How do you determine if a work is protected by copyright?
A proper copyright notice indicates that the work is protected by copyright. However,
the term of copyright protection may have expired, or it may be invalid for some other
reason. Therefore, a basic discussion of how the term of copyright is determined is
provided in Appendix C. Nevertheless, even when a work does not contain
a copyright notice, it may still be protected. This is particularly true if the work was
created after the Berne Convention was implemented, in 1989. In this case, no copyright
notice is required. However, if the work was created prior to the Berne Convention's
implementation, it is more difficult to determine if copyright protection exists. This is
because having no copyright notice usually, but not necessarily, means that the work is
not protected. Under the old law, limited distribution of a work without notice did not
extinguish copyright protection if sufficient efforts were made to correct the error on
later copies.
If the copyright is registered, information about the work can be obtained for a fee
from the U.S. Copyright Office. See Appendix B. One may even chose to
have a search performed in the Copyright Office. However, the results will be inconclusive
due to the fact that registration is not required for copyright protection to exist. In
sum, it is usually difficult to determine with a high degree of certainty that a work is
copyright protected without contacting the author or the copyright owner.
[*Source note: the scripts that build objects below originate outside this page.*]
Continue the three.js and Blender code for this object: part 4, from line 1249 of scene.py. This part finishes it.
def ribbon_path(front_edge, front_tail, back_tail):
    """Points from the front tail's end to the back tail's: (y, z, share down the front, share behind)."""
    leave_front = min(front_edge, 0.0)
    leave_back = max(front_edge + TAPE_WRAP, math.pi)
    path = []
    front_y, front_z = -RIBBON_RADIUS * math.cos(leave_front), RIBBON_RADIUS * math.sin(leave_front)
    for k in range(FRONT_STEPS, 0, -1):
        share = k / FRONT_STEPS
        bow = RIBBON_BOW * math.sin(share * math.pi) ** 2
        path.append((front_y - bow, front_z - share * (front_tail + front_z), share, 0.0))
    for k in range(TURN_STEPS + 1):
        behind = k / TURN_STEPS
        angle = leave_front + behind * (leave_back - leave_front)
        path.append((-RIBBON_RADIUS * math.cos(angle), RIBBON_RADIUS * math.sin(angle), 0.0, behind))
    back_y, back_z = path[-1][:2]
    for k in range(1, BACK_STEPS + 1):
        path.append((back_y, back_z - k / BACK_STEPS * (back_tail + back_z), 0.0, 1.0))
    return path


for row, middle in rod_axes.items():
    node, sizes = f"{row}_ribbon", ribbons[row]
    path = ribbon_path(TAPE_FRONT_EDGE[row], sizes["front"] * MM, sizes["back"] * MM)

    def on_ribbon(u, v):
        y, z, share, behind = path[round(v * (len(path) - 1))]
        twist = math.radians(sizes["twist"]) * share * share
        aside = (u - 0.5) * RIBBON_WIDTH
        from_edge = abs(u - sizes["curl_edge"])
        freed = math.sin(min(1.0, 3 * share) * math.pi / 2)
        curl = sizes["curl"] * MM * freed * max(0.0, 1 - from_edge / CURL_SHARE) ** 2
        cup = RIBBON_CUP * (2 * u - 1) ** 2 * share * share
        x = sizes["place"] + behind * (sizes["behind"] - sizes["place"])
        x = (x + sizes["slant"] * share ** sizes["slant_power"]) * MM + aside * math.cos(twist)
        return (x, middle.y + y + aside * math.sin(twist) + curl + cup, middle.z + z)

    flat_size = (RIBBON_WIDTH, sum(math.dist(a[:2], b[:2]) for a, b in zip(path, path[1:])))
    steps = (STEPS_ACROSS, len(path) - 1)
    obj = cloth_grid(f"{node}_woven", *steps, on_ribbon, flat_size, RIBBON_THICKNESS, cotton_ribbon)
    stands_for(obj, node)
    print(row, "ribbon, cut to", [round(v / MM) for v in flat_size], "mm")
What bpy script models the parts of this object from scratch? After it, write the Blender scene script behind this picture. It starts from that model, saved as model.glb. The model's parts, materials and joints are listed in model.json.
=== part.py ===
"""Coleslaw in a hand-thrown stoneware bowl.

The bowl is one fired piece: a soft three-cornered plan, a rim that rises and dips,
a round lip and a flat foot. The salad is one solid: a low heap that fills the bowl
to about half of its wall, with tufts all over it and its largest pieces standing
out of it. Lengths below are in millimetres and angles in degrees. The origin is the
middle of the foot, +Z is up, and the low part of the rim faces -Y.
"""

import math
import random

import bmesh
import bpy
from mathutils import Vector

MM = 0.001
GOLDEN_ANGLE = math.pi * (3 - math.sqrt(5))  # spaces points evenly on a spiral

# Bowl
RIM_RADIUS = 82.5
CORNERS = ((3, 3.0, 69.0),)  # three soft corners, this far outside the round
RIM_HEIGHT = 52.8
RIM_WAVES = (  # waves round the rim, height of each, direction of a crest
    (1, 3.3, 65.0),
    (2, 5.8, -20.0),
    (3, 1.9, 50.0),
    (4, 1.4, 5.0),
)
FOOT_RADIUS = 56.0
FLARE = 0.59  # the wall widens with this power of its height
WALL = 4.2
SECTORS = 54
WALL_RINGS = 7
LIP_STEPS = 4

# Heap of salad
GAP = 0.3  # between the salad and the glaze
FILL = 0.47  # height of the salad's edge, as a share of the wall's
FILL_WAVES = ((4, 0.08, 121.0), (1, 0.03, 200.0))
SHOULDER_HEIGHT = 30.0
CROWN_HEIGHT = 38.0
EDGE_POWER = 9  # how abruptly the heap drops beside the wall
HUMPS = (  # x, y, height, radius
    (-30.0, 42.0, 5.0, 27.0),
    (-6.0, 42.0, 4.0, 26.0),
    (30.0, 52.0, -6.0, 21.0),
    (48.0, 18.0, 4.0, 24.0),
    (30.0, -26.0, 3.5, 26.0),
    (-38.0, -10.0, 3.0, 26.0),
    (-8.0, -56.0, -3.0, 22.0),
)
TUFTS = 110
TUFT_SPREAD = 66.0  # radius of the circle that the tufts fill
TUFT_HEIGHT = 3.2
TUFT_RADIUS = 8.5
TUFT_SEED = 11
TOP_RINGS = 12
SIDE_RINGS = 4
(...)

If a work is copied in reliance on the fact that an authorized copy does not have a
copyright notice on it, then as an innocent infringer, the copier will not be liable for
statutory or actual damages for the period of time before he received notice from the
copyright owner that the work is protected by copyright. However, the innocent infringer
must show that he was misled by the missing copyright notice. A court may, if it chooses,
award the copyright owner the profits which the copier realized during the period of
innocent infringement. Alternatively, the court may forbid further unauthorized copying,
or may require the payment of a reasonable license fee.